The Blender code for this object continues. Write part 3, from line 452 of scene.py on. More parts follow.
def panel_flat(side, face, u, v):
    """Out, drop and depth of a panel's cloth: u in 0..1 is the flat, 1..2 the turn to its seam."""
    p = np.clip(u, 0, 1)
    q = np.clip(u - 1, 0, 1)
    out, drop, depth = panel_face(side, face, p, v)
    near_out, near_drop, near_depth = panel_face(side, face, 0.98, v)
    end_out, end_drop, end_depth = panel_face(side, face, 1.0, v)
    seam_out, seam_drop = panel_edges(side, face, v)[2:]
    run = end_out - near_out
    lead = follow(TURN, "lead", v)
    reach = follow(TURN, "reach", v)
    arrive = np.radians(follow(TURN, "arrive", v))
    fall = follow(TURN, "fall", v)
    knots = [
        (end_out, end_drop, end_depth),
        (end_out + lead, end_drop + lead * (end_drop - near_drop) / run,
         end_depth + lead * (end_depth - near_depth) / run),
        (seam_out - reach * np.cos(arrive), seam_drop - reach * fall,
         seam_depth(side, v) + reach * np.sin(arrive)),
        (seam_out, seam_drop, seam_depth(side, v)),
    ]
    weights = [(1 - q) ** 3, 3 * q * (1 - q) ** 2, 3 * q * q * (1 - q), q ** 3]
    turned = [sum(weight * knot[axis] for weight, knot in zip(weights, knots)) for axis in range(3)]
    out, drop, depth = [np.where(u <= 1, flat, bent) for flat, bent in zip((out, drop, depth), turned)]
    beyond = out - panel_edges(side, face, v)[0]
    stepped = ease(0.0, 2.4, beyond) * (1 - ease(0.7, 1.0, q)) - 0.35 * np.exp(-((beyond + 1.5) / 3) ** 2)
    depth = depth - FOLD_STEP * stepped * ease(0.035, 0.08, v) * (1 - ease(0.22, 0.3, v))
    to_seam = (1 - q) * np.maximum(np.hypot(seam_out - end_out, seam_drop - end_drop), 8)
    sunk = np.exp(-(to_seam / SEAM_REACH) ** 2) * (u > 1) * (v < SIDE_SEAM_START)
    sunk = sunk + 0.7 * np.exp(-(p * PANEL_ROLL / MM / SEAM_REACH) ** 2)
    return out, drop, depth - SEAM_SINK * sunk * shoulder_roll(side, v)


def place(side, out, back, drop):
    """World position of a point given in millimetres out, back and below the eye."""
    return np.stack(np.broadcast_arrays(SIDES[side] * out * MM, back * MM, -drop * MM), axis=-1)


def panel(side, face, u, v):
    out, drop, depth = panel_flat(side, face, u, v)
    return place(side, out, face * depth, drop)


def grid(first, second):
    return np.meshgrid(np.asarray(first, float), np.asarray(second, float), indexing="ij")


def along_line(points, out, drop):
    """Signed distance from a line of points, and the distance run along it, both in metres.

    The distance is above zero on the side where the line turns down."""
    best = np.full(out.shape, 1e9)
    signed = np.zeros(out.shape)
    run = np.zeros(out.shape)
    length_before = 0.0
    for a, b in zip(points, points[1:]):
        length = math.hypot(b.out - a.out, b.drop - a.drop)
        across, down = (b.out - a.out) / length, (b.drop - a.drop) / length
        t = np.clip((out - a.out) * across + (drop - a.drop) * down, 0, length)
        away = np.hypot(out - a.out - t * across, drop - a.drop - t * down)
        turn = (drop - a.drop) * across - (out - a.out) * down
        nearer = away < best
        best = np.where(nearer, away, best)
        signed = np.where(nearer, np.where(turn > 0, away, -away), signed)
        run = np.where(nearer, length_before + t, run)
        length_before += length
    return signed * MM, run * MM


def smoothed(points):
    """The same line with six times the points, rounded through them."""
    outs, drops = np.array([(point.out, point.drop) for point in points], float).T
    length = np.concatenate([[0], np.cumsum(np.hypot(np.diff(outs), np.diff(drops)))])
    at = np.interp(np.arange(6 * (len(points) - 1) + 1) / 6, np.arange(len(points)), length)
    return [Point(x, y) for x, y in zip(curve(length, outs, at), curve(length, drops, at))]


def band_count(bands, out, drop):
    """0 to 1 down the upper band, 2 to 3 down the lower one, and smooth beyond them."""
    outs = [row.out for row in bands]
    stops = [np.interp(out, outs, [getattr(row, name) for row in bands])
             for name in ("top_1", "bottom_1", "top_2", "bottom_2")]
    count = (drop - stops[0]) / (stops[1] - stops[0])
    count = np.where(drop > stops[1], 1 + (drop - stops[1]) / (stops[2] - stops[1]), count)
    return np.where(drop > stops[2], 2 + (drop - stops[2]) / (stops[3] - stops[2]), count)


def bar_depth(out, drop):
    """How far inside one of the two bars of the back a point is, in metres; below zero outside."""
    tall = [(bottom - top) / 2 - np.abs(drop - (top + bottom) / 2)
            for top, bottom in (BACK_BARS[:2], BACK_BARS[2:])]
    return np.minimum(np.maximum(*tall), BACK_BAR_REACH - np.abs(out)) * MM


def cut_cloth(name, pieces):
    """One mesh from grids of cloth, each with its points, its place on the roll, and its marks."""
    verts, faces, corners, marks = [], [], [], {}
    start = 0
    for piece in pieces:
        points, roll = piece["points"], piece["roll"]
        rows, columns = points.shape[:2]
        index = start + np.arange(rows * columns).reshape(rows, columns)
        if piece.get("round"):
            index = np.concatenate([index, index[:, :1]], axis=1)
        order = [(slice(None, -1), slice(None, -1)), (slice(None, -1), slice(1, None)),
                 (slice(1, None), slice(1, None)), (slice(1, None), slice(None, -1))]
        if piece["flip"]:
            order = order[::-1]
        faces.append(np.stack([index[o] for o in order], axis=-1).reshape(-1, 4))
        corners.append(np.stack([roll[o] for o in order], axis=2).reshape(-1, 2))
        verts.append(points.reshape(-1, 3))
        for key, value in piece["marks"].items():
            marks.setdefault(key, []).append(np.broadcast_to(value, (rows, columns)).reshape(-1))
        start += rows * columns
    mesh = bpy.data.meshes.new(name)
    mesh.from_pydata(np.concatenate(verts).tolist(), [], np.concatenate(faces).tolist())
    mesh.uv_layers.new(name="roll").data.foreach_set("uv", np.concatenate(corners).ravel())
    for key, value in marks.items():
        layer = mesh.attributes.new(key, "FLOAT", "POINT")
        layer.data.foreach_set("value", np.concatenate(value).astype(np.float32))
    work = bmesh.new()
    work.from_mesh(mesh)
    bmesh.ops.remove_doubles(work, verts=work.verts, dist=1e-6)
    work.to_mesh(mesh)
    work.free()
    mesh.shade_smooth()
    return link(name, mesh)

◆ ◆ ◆

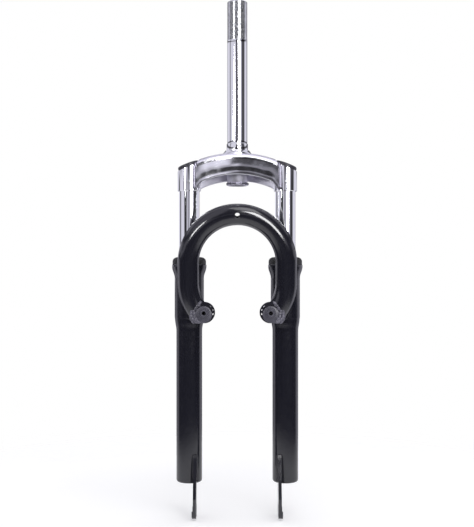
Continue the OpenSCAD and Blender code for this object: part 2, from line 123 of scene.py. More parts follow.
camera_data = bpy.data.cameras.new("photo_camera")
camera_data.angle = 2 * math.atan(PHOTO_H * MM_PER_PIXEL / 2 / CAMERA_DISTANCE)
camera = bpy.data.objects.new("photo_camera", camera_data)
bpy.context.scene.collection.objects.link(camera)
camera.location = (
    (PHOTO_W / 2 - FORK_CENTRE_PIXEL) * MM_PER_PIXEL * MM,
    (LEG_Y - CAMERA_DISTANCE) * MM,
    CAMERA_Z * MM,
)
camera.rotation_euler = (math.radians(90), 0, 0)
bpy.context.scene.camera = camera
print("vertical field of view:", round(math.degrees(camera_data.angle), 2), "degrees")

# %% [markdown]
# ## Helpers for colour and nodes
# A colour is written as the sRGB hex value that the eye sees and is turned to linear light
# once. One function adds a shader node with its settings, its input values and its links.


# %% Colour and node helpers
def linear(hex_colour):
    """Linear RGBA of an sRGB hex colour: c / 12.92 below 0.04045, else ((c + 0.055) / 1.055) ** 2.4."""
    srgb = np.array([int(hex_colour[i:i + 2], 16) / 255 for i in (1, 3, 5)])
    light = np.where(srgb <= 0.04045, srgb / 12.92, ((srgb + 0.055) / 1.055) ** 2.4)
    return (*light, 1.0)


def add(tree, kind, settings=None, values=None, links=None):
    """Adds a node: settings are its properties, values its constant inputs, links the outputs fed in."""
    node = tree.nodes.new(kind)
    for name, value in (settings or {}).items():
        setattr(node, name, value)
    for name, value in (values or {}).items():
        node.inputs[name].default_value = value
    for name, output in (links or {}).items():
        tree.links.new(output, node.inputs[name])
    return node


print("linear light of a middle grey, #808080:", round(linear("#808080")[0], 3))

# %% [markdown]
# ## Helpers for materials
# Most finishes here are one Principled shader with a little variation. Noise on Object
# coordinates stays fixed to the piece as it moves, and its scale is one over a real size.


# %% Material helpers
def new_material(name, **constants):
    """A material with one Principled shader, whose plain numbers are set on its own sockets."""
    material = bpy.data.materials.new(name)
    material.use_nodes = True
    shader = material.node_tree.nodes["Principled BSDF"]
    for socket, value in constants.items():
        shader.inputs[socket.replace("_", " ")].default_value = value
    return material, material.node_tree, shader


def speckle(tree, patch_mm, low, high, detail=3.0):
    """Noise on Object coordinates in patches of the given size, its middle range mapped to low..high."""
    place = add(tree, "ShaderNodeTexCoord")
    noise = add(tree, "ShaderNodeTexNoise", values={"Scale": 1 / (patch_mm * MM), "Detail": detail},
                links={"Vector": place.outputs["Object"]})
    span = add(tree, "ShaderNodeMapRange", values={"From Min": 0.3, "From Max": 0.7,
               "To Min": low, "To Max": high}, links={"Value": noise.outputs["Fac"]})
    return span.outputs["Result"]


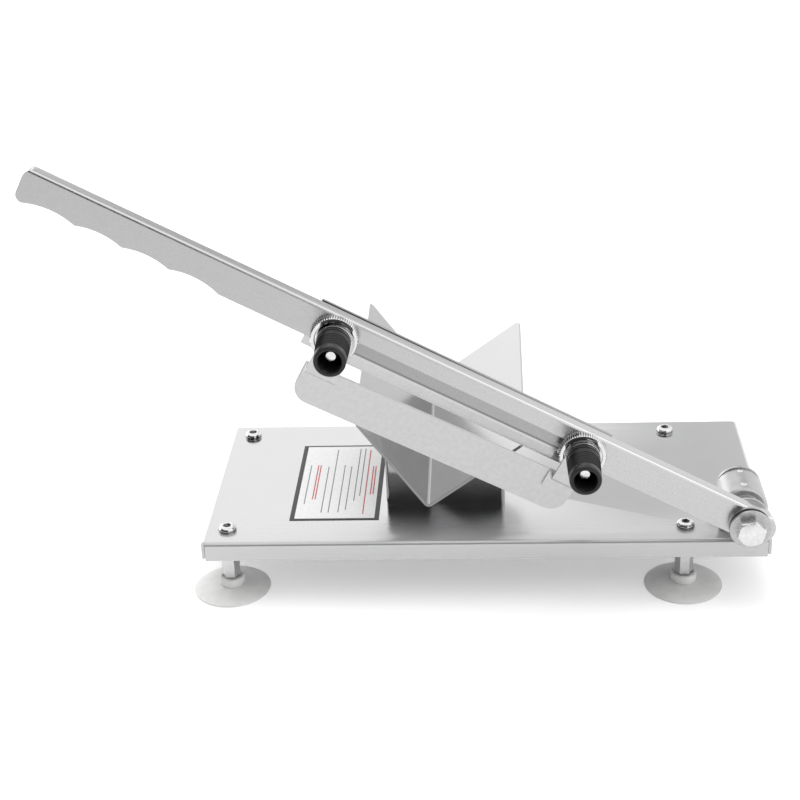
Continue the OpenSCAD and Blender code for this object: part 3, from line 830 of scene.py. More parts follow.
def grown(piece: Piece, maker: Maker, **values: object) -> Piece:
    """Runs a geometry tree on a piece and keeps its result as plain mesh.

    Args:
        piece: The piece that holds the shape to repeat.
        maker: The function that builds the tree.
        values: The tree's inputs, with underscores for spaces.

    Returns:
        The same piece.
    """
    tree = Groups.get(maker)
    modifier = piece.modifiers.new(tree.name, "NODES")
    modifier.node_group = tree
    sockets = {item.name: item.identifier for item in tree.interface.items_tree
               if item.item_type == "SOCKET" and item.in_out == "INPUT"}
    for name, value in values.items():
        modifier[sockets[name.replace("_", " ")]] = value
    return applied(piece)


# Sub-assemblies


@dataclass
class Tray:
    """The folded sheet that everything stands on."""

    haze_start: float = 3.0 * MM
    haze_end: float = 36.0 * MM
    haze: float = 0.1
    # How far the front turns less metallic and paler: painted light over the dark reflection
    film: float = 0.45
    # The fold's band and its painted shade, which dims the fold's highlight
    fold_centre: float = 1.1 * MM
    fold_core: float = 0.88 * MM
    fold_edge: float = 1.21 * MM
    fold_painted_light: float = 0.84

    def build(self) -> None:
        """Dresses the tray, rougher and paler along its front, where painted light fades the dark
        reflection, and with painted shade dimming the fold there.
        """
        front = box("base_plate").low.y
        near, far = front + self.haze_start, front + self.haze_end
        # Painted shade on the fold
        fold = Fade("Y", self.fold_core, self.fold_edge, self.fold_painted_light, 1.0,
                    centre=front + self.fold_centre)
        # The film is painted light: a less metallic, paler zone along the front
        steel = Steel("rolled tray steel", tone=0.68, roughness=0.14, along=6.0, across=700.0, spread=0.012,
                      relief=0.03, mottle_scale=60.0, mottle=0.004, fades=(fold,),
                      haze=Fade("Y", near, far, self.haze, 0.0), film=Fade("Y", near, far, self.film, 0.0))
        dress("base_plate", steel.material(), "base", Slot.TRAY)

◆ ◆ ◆

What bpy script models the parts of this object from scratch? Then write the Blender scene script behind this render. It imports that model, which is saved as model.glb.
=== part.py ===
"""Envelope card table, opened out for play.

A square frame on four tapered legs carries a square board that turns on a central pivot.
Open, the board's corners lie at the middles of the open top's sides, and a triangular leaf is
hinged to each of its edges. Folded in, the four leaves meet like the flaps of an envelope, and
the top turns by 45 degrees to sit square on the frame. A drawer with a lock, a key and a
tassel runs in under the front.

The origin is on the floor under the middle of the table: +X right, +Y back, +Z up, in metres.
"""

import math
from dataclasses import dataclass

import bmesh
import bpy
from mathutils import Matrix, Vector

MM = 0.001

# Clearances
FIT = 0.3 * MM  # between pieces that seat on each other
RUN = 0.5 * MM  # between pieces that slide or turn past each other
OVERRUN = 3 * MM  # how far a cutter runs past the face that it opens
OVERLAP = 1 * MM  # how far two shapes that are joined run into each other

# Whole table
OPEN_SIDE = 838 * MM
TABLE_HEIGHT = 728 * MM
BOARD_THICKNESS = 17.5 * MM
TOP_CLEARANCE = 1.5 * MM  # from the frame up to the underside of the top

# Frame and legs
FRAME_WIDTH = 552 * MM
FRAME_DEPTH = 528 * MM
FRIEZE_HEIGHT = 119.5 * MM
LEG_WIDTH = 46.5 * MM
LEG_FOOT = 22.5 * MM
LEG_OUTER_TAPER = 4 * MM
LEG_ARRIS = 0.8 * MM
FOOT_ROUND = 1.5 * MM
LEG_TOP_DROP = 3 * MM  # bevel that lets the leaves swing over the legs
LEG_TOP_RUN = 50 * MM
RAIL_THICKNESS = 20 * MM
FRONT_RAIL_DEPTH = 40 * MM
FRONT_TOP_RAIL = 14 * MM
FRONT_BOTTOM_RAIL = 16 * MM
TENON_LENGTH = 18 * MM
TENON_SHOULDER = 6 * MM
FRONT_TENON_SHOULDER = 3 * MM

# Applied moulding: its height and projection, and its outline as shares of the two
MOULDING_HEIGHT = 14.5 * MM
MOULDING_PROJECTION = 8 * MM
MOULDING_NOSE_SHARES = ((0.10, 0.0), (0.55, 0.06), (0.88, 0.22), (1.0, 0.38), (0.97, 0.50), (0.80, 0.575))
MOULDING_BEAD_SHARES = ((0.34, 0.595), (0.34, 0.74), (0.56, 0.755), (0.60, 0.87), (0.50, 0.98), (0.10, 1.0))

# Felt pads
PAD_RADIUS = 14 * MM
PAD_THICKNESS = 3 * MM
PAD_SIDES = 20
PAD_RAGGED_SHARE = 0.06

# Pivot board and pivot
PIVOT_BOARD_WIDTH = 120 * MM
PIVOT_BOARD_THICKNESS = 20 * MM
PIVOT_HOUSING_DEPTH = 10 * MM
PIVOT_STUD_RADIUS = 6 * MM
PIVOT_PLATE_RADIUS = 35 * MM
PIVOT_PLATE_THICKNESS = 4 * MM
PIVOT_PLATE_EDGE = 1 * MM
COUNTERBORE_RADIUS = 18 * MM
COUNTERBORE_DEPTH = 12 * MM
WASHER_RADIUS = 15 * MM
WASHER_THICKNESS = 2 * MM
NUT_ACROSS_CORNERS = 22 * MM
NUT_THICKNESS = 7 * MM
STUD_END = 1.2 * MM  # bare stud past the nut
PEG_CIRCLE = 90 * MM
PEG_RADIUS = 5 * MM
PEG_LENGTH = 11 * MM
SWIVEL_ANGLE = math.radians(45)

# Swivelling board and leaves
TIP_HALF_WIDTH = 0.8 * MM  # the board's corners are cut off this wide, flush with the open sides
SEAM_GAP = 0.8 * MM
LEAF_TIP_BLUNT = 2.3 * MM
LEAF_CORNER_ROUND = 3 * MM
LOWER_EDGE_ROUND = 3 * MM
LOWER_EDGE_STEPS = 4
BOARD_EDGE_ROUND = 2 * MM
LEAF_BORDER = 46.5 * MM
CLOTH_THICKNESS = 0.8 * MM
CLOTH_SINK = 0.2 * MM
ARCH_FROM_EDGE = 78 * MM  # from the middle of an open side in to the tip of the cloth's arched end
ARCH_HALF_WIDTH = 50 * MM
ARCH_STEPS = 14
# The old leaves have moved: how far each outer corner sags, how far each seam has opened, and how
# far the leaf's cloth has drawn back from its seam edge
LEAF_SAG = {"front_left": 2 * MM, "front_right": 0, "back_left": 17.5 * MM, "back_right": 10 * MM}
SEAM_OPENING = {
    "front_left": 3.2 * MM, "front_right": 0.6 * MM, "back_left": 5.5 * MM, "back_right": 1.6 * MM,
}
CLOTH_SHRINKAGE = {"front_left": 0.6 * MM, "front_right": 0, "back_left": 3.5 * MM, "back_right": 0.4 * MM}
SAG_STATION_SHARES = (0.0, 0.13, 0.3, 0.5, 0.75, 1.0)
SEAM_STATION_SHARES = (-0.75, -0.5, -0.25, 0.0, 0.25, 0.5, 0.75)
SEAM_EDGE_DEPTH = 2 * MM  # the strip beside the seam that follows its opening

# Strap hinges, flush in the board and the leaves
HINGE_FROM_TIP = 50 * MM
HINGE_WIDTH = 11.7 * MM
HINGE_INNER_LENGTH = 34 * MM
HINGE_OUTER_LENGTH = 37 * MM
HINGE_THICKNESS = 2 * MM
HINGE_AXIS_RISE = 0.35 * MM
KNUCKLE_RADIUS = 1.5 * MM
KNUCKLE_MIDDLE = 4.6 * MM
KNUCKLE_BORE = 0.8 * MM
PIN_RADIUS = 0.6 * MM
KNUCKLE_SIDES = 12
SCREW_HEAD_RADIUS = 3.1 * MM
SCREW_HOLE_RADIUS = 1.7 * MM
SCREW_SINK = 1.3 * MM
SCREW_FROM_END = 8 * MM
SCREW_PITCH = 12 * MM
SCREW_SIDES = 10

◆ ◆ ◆

> [Work instructions]:
Quote word for word the lines from the line holding "What bpy script" through the line holding "0.98), (0.10, 1.0))"; include both of those lines and add nothing.

> [The response]:
What bpy script models the parts of this object from scratch? Then write the Blender scene script behind this render. It imports that model, which is saved as model.glb.
=== part.py ===
"""Envelope card table, opened out for play.

A square frame on four tapered legs carries a square board that turns on a central pivot.
Open, the board's corners lie at the middles of the open top's sides, and a triangular leaf is
hinged to each of its edges. Folded in, the four leaves meet like the flaps of an envelope, and
the top turns by 45 degrees to sit square on the frame. A drawer with a lock, a key and a
tassel runs in under the front.

The origin is on the floor under the middle of the table: +X right, +Y back, +Z up, in metres.
"""

import math
from dataclasses import dataclass

import bmesh
import bpy
from mathutils import Matrix, Vector

MM = 0.001

# Clearances
FIT = 0.3 * MM  # between pieces that seat on each other
RUN = 0.5 * MM  # between pieces that slide or turn past each other
OVERRUN = 3 * MM  # how far a cutter runs past the face that it opens
OVERLAP = 1 * MM  # how far two shapes that are joined run into each other

# Whole table
OPEN_SIDE = 838 * MM
TABLE_HEIGHT = 728 * MM
BOARD_THICKNESS = 17.5 * MM
TOP_CLEARANCE = 1.5 * MM  # from the frame up to the underside of the top

# Frame and legs
FRAME_WIDTH = 552 * MM
FRAME_DEPTH = 528 * MM
FRIEZE_HEIGHT = 119.5 * MM
LEG_WIDTH = 46.5 * MM
LEG_FOOT = 22.5 * MM
LEG_OUTER_TAPER = 4 * MM
LEG_ARRIS = 0.8 * MM
FOOT_ROUND = 1.5 * MM
LEG_TOP_DROP = 3 * MM  # bevel that lets the leaves swing over the legs
LEG_TOP_RUN = 50 * MM
RAIL_THICKNESS = 20 * MM
FRONT_RAIL_DEPTH = 40 * MM
FRONT_TOP_RAIL = 14 * MM
FRONT_BOTTOM_RAIL = 16 * MM
TENON_LENGTH = 18 * MM
TENON_SHOULDER = 6 * MM
FRONT_TENON_SHOULDER = 3 * MM

# Applied moulding: its height and projection, and its outline as shares of the two
MOULDING_HEIGHT = 14.5 * MM
MOULDING_PROJECTION = 8 * MM
MOULDING_NOSE_SHARES = ((0.10, 0.0), (0.55, 0.06), (0.88, 0.22), (1.0, 0.38), (0.97, 0.50), (0.80, 0.575))
MOULDING_BEAD_SHARES = ((0.34, 0.595), (0.34, 0.74), (0.56, 0.755), (0.60, 0.87), (0.50, 0.98), (0.10, 1.0))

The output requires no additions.